Re: Cervical cancer stage 1b2 aftermath...
That's the most insidious thing about cancer, especially gynae cancers.
Because that part of our body regularly experiences transformation, and pain - every bloody two weeks.
And it was hiding there, and we didnt know.
So who can say its not still there in a way that makes us truly believe it?
The rug was pulled out from under our feet - the world changed, we changed.
And that fear, well, it never truly goes away.
I had AIS. Not invasive disease. My smears have come back clear, but with no endocervical component present. Adenocarcinoma, unlike squamous which is a continual growth from one place, can appear in any of the glandular cells, they don't have to be adjacent.
And so for me, 12 months on from a cone with positive margins, I still can't relax, can't believe its over.
But what that does give me is a solid kick up the bum. I refused the hysterectomy because a) it wasn't invasive cancer, and b) I wanted to have kids.
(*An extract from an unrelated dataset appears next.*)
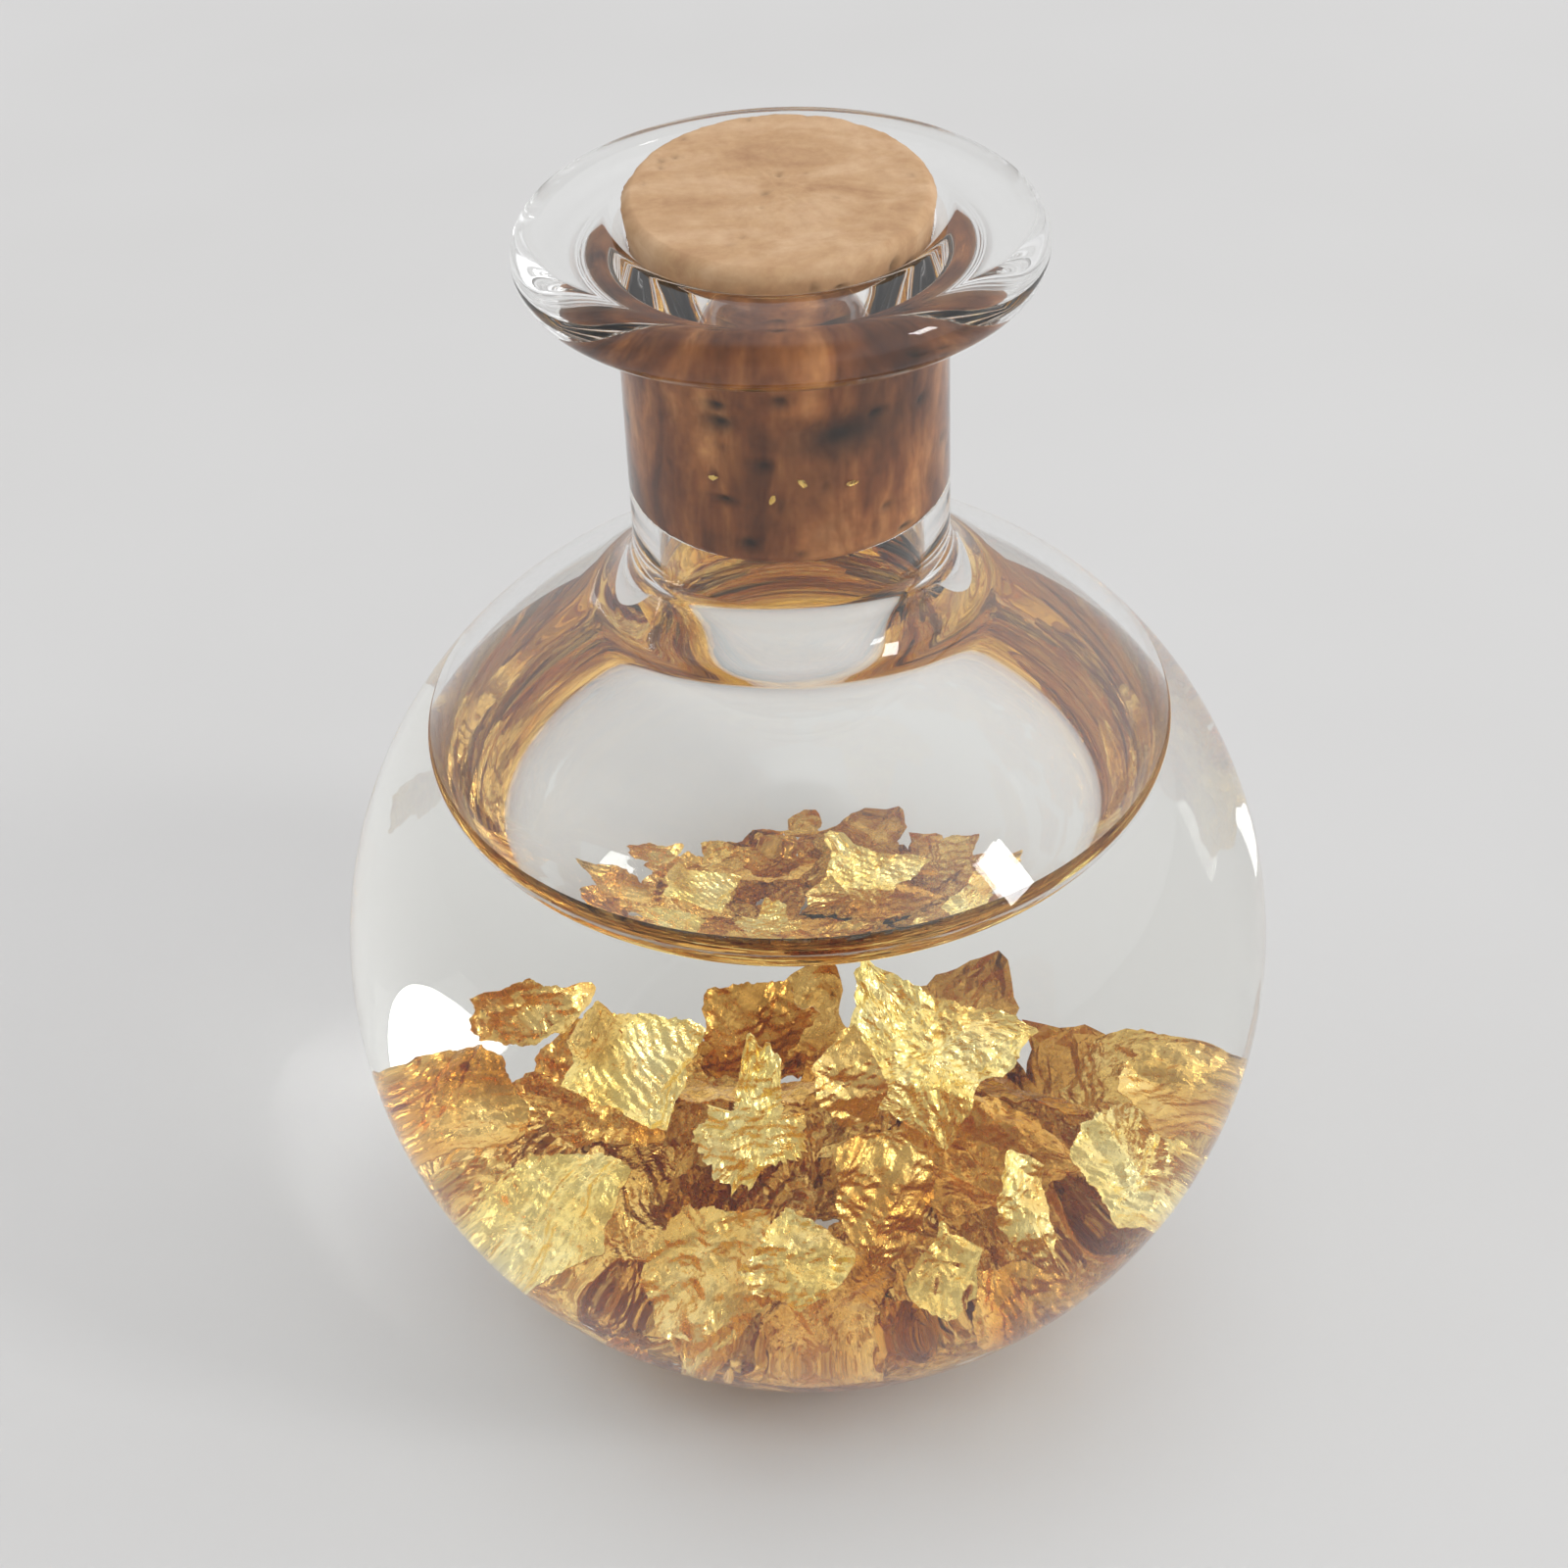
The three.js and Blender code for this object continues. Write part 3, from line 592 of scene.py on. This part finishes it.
def gold_bed(material):
    """Broken leaf that lies on the glass under the heap."""
    random = np.random.default_rng(BED_SEED)
    angles = np.arange(BED_SECTORS) / BED_SECTORS * 2 * math.pi - math.pi
    faces, all_points, leaf_shades = foil_faces(BED_RINGS, BED_SECTORS), [], []
    golden = math.pi * (3 - math.sqrt(5))
    for i in range(BED_LEAVES):
        around = i * golden
        front = max(0.0, -math.sin(around))
        edge_angle = BED_BACK_ANGLE + (BED_FRONT_ANGLE - BED_BACK_ANGLE) * front**BED_FRONT_POWER
        reach_down = math.radians(edge_angle)
        down = math.acos(1 - (i + 0.5) / BED_LEAVES * (1 - math.cos(reach_down)))
        level = math.sin(down)
        out = np.array((level * math.cos(around), level * math.sin(around), -math.cos(down)))
        ways = np.linalg.qr(np.stack([out, *random.normal(size=(2, 3))], 1))[0].T[[1, 2, 0]]
        ways[2] = out
        ways[1] = np.cross(ways[2], ways[0])
        size = random.uniform(*BED_LEAF_SIZES) * MM
        plain = size * (1 + BED_LEAF_OVAL * np.cos(2 * angles + random.uniform(0, 6.3)))
        reach = torn_outline(plain, angles, random)
        depth = INNER_RADIUS - random.uniform(*BED_LEAF_DEPTHS) * MM
        above_floor = BALL_CENTRE_Z - FLOOR_THICKNESS - BED_MIDDLE_ABOVE_FLOOR
        depth = min(depth, above_floor / max(-out[2], 0.1))

        def bend(x, y, depth=depth):
            return -(x * x + y * y) / (2 * depth)

        points = foil_points(reach, angles, BED_RINGS, bend, random)
        placed = (0, 0, BALL_CENTRE_Z) + out * depth + points @ ways
        flat = placed - (0, 0, BALL_CENTRE_Z)
        far = np.linalg.norm(flat, axis=1)
        most = INNER_RADIUS - 2 * LIQUID_INSET - BED_GAP
        flat *= np.minimum(1, most / far)[:, None]
        flat[:, 2] = np.maximum(flat[:, 2], FLOOR_THICKNESS + BED_ABOVE_FLOOR - BALL_CENTRE_Z)
        all_points.append(flat + (0, 0, BALL_CENTRE_Z))
        # each bed leaf gets a deep painted shade, for the shade under the heap
        leaf_shades.append(np.full(len(points), random.uniform(*BED_SHADES)))
    per_leaf = len(all_points[0])
    every_face = [tuple(v + k * per_leaf for v in face) for k in range(BED_LEAVES) for face in faces]
    points = np.concatenate(all_points)
    piece = new_piece("gold_leaf_bed", points, every_face, "contents", [material], smooth=False)
    add_leaf_shade(piece, np.concatenate(leaf_shades))


# ---- Materials ----


class Paint:
    """A short way to write a node material."""

    def __init__(self, name):
        self.material = bpy.data.materials.new(name)
        self.material.use_nodes = True
        self.nodes = self.material.node_tree.nodes
        self.links = self.material.node_tree.links
        self.shader = self.nodes["Principled BSDF"]

    def node(self, kind, inputs=(), **settings):
        made = self.nodes.new(kind)
        for key, value in settings.items():
            setattr(made, key, value)
        for key, value in dict(inputs).items():
            if isinstance(value, bpy.types.NodeSocket):
                self.links.new(value, made.inputs[key])
            else:
                made.inputs[key].default_value = value
        return made

    def set(self, **values):
        for key, value in values.items():
            socket = self.shader.inputs[key.replace("_", " ")]
            if isinstance(value, bpy.types.NodeSocket):
                self.links.new(value, socket)
            else:
                socket.default_value = value

    def noise(self, vector, scale, detail=4.0, roughness=0.6, distortion=0.0):
        inputs = {"Vector": vector, "Scale": scale, "Detail": detail}
        inputs |= {"Roughness": roughness, "Distortion": distortion}
        return self.node("ShaderNodeTexNoise", inputs).outputs["Fac"]

    def cells(self, vector, scale):
        return self.node("ShaderNodeTexVoronoi", {"Vector": vector, "Scale": scale}).outputs["Distance"]

    def ranged(self, value, **limits):
        inputs = {"Value": value} | {key.replace("_", " "): number for key, number in limits.items()}
        return self.node("ShaderNodeMapRange", inputs).outputs[0]

    def bump(self, height, strength, distance, **normal):
        inputs = {"Height": height, "Strength": strength, "Distance": distance} | normal
        return self.node("ShaderNodeBump", inputs).outputs[0]

    def ramp(self, factor, stops):
        node = self.node("ShaderNodeValToRGB", {"Fac": factor})
        ramp = node.color_ramp
        while len(ramp.elements) < len(stops):
            ramp.elements.new(0.5)
        for element, (place, colour) in zip(ramp.elements, stops):
            element.position = place
            element.color = (*colour, 1)
        return node.outputs["Color"]

    def mix(self, factor, a, b, blend="MIX"):
        node = self.node("ShaderNodeMix", data_type="RGBA", blend_type=blend)
        for socket, value in zip((node.inputs[0], node.inputs[6], node.inputs[7]), (factor, a, b)):
            if isinstance(value, bpy.types.NodeSocket):
                self.links.new(value, socket)
            else:
                socket.default_value = (*value, 1) if isinstance(value, tuple) else value
        return node.outputs[2]

    def place(self):
        return self.node("ShaderNodeTexCoord").outputs["Object"]


def glass_paint(name, ior, colour, alpha=1.0):
    paint = Paint(name)
    paint.set(Base_Color=(*colour, 1), Transmission_Weight=1.0, Roughness=0.0, IOR=ior, Alpha=alpha)
    return paint.material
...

I put off trying for kids due to now being a petty pivotal time in my new career - graduation and then commencement of my graduate program in nursing and I freaked out that I was losing it all.
So, even if it looks trashy to the outsider - or unfair that someone who got a much coveted grad role is pregnant, I'm going to start trying now.
My TD- the professor, has already said he will do a csection and hyster at the same time to deliver my babies. I'm going to get IVF support to TTC twins.
This time next year I won't be freaking out about results. I will be home, with a baby or two, and bloody sore, recovering from a hysterectomy.
But then, oh god I hope then, I can feel like its truly over. That I'm safe.
Brachytherapy is a conclusive treatment, much like the hyster.
I hope you can find some peace soon - but please know that you're allowed to feel this turmoil, that you're allowed to be scared.